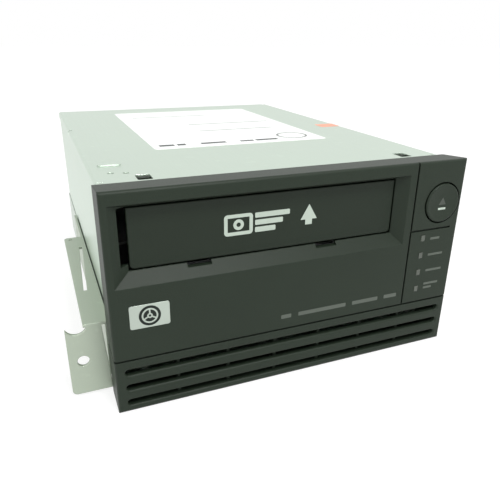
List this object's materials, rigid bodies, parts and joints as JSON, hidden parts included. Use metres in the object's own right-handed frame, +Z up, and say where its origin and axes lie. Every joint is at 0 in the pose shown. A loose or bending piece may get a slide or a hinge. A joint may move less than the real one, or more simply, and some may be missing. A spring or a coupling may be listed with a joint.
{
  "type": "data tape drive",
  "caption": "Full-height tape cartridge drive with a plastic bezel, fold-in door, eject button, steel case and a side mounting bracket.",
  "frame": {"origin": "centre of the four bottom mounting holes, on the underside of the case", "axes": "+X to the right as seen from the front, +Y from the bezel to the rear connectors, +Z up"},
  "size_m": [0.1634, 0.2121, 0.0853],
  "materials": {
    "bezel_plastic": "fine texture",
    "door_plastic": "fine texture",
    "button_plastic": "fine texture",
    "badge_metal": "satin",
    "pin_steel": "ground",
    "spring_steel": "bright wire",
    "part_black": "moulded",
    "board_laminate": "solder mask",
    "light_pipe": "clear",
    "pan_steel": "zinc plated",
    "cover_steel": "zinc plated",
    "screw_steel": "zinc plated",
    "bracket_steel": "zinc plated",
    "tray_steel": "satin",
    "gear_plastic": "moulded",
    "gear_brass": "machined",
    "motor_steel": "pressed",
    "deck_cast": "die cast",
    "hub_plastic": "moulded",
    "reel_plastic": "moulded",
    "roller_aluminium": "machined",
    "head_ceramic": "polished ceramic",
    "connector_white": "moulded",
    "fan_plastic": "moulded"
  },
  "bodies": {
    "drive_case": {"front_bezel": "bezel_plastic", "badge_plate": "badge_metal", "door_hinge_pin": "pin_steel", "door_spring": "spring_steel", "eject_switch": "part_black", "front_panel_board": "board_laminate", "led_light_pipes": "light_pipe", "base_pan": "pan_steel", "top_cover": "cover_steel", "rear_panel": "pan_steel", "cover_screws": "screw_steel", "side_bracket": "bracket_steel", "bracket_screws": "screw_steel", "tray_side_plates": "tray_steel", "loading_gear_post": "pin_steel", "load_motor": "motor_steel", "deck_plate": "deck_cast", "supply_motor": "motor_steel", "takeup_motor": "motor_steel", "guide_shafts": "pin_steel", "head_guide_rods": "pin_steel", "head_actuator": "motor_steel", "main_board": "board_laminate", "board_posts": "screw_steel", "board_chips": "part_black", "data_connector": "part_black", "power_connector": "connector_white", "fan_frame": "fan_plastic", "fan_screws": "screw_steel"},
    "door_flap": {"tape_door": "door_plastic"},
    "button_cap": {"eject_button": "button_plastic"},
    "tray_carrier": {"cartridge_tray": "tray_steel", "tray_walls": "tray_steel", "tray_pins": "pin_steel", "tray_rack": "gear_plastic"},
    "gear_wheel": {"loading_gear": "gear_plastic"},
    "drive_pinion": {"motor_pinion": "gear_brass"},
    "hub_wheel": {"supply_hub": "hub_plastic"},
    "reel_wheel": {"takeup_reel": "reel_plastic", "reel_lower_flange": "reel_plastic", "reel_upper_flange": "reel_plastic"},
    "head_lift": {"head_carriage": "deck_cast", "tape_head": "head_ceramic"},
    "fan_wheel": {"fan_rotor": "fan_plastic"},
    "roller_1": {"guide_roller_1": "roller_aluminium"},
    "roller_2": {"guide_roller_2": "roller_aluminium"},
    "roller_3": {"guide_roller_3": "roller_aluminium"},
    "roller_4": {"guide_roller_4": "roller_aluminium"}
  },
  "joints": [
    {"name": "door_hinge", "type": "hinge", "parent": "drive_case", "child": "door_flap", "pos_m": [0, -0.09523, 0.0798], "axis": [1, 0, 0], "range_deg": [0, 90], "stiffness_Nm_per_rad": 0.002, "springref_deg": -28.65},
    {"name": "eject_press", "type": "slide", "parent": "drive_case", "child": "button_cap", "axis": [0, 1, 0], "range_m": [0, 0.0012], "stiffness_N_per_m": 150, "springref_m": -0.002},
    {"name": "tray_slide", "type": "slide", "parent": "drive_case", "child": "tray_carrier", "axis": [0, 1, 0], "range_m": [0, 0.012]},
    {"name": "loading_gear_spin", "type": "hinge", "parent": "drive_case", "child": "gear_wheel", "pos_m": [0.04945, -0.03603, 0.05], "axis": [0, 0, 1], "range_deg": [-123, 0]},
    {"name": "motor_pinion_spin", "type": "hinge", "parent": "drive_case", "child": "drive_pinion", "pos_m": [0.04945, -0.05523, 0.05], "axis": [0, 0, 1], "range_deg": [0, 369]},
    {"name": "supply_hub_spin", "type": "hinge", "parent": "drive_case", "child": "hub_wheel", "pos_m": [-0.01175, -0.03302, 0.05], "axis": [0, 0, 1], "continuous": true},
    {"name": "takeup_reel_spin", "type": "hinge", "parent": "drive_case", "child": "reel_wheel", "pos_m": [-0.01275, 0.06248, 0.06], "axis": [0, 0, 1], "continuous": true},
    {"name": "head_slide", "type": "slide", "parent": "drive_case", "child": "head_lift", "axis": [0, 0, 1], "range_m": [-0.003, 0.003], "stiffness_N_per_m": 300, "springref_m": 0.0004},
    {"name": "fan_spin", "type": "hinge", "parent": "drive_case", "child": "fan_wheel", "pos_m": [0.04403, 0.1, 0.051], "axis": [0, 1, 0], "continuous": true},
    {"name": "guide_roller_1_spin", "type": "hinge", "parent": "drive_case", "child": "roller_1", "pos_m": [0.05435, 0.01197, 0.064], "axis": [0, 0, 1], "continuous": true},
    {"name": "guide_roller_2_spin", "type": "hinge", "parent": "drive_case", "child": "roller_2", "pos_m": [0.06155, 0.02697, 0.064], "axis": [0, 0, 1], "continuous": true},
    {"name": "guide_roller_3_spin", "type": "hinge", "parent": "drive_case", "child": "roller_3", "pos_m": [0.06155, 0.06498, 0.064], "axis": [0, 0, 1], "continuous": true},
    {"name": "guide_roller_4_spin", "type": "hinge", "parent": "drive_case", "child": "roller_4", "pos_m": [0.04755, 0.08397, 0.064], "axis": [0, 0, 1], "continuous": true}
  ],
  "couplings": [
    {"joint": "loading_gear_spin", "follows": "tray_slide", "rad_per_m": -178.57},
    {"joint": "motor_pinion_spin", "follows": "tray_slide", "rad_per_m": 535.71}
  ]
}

____________________

**Exercise details:** Reproduce all data above, unchanged.

**Solution for this exercise:**
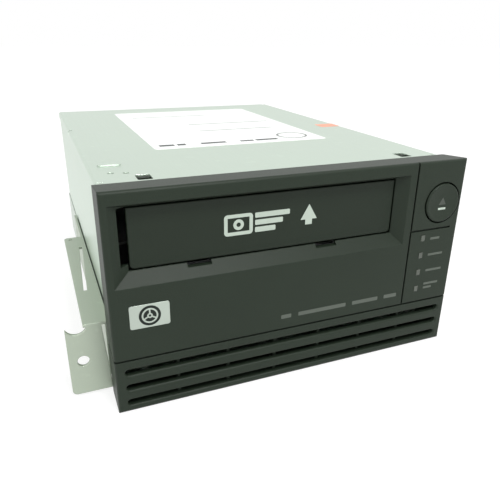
List this object's materials, rigid bodies, parts and joints as JSON, hidden parts included. Use metres in the object's own right-handed frame, +Z up, and say where its origin and axes lie. Every joint is at 0 in the pose shown. A loose or bending piece may get a slide or a hinge. A joint may move less than the real one, or more simply, and some may be missing. A spring or a coupling may be listed with a joint.
{
  "type": "data tape drive",
  "caption": "Full-height tape cartridge drive with a plastic bezel, fold-in door, eject button, steel case and a side mounting bracket.",
  "frame": {"origin": "centre of the four bottom mounting holes, on the underside of the case", "axes": "+X to the right as seen from the front, +Y from the bezel to the rear connectors, +Z up"},
  "size_m": [0.1634, 0.2121, 0.0853],
  "materials": {
    "bezel_plastic": "fine texture",
    "door_plastic": "fine texture",
    "button_plastic": "fine texture",
    "badge_metal": "satin",
    "pin_steel": "ground",
    "spring_steel": "bright wire",
    "part_black": "moulded",
    "board_laminate": "solder mask",
    "light_pipe": "clear",
    "pan_steel": "zinc plated",
    "cover_steel": "zinc plated",
    "screw_steel": "zinc plated",
    "bracket_steel": "zinc plated",
    "tray_steel": "satin",
    "gear_plastic": "moulded",
    "gear_brass": "machined",
    "motor_steel": "pressed",
    "deck_cast": "die cast",
    "hub_plastic": "moulded",
    "reel_plastic": "moulded",
    "roller_aluminium": "machined",
    "head_ceramic": "polished ceramic",
    "connector_white": "moulded",
    "fan_plastic": "moulded"
  },
  "bodies": {
    "drive_case": {"front_bezel": "bezel_plastic", "badge_plate": "badge_metal", "door_hinge_pin": "pin_steel", "door_spring": "spring_steel", "eject_switch": "part_black", "front_panel_board": "board_laminate", "led_light_pipes": "light_pipe", "base_pan": "pan_steel", "top_cover": "cover_steel", "rear_panel": "pan_steel", "cover_screws": "screw_steel", "side_bracket": "bracket_steel", "bracket_screws": "screw_steel", "tray_side_plates": "tray_steel", "loading_gear_post": "pin_steel", "load_motor": "motor_steel", "deck_plate": "deck_cast", "supply_motor": "motor_steel", "takeup_motor": "motor_steel", "guide_shafts": "pin_steel", "head_guide_rods": "pin_steel", "head_actuator": "motor_steel", "main_board": "board_laminate", "board_posts": "screw_steel", "board_chips": "part_black", "data_connector": "part_black", "power_connector": "connector_white", "fan_frame": "fan_plastic", "fan_screws": "screw_steel"},
    "door_flap": {"tape_door": "door_plastic"},
    "button_cap": {"eject_button": "button_plastic"},
    "tray_carrier": {"cartridge_tray": "tray_steel", "tray_walls": "tray_steel", "tray_pins": "pin_steel", "tray_rack": "gear_plastic"},
    "gear_wheel": {"loading_gear": "gear_plastic"},
    "drive_pinion": {"motor_pinion": "gear_brass"},
    "hub_wheel": {"supply_hub": "hub_plastic"},
    "reel_wheel": {"takeup_reel": "reel_plastic", "reel_lower_flange": "reel_plastic", "reel_upper_flange": "reel_plastic"},
    "head_lift": {"head_carriage": "deck_cast", "tape_head": "head_ceramic"},
    "fan_wheel": {"fan_rotor": "fan_plastic"},
    "roller_1": {"guide_roller_1": "roller_aluminium"},
    "roller_2": {"guide_roller_2": "roller_aluminium"},
    "roller_3": {"guide_roller_3": "roller_aluminium"},
    "roller_4": {"guide_roller_4": "roller_aluminium"}
  },
  "joints": [
    {"name": "door_hinge", "type": "hinge", "parent": "drive_case", "child": "door_flap", "pos_m": [0, -0.09523, 0.0798], "axis": [1, 0, 0], "range_deg": [0, 90], "stiffness_Nm_per_rad": 0.002, "springref_deg": -28.65},
    {"name": "eject_press", "type": "slide", "parent": "drive_case", "child": "button_cap", "axis": [0, 1, 0], "range_m": [0, 0.0012], "stiffness_N_per_m": 150, "springref_m": -0.002},
    {"name": "tray_slide", "type": "slide", "parent": "drive_case", "child": "tray_carrier", "axis": [0, 1, 0], "range_m": [0, 0.012]},
    {"name": "loading_gear_spin", "type": "hinge", "parent": "drive_case", "child": "gear_wheel", "pos_m": [0.04945, -0.03603, 0.05], "axis": [0, 0, 1], "range_deg": [-123, 0]},
    {"name": "motor_pinion_spin", "type": "hinge", "parent": "drive_case", "child": "drive_pinion", "pos_m": [0.04945, -0.05523, 0.05], "axis": [0, 0, 1], "range_deg": [0, 369]},
    {"name": "supply_hub_spin", "type": "hinge", "parent": "drive_case", "child": "hub_wheel", "pos_m": [-0.01175, -0.03302, 0.05], "axis": [0, 0, 1], "continuous": true},
    {"name": "takeup_reel_spin", "type": "hinge", "parent": "drive_case", "child": "reel_wheel", "pos_m": [-0.01275, 0.06248, 0.06], "axis": [0, 0, 1], "continuous": true},
    {"name": "head_slide", "type": "slide", "parent": "drive_case", "child": "head_lift", "axis": [0, 0, 1], "range_m": [-0.003, 0.003], "stiffness_N_per_m": 300, "springref_m": 0.0004},
    {"name": "fan_spin", "type": "hinge", "parent": "drive_case", "child": "fan_wheel", "pos_m": [0.04403, 0.1, 0.051], "axis": [0, 1, 0], "continuous": true},
    {"name": "guide_roller_1_spin", "type": "hinge", "parent": "drive_case", "child": "roller_1", "pos_m": [0.05435, 0.01197, 0.064], "axis": [0, 0, 1], "continuous": true},
    {"name": "guide_roller_2_spin", "type": "hinge", "parent": "drive_case", "child": "roller_2", "pos_m": [0.06155, 0.02697, 0.064], "axis": [0, 0, 1], "continuous": true},
    {"name": "guide_roller_3_spin", "type": "hinge", "parent": "drive_case", "child": "roller_3", "pos_m": [0.06155, 0.06498, 0.064], "axis": [0, 0, 1], "continuous": true},
    {"name": "guide_roller_4_spin", "type": "hinge", "parent": "drive_case", "child": "roller_4", "pos_m": [0.04755, 0.08397, 0.064], "axis": [0, 0, 1], "continuous": true}
  ],
  "couplings": [
    {"joint": "loading_gear_spin", "follows": "tray_slide", "rad_per_m": -178.57},
    {"joint": "motor_pinion_spin", "follows": "tray_slide", "rad_per_m": 535.71}
  ]
}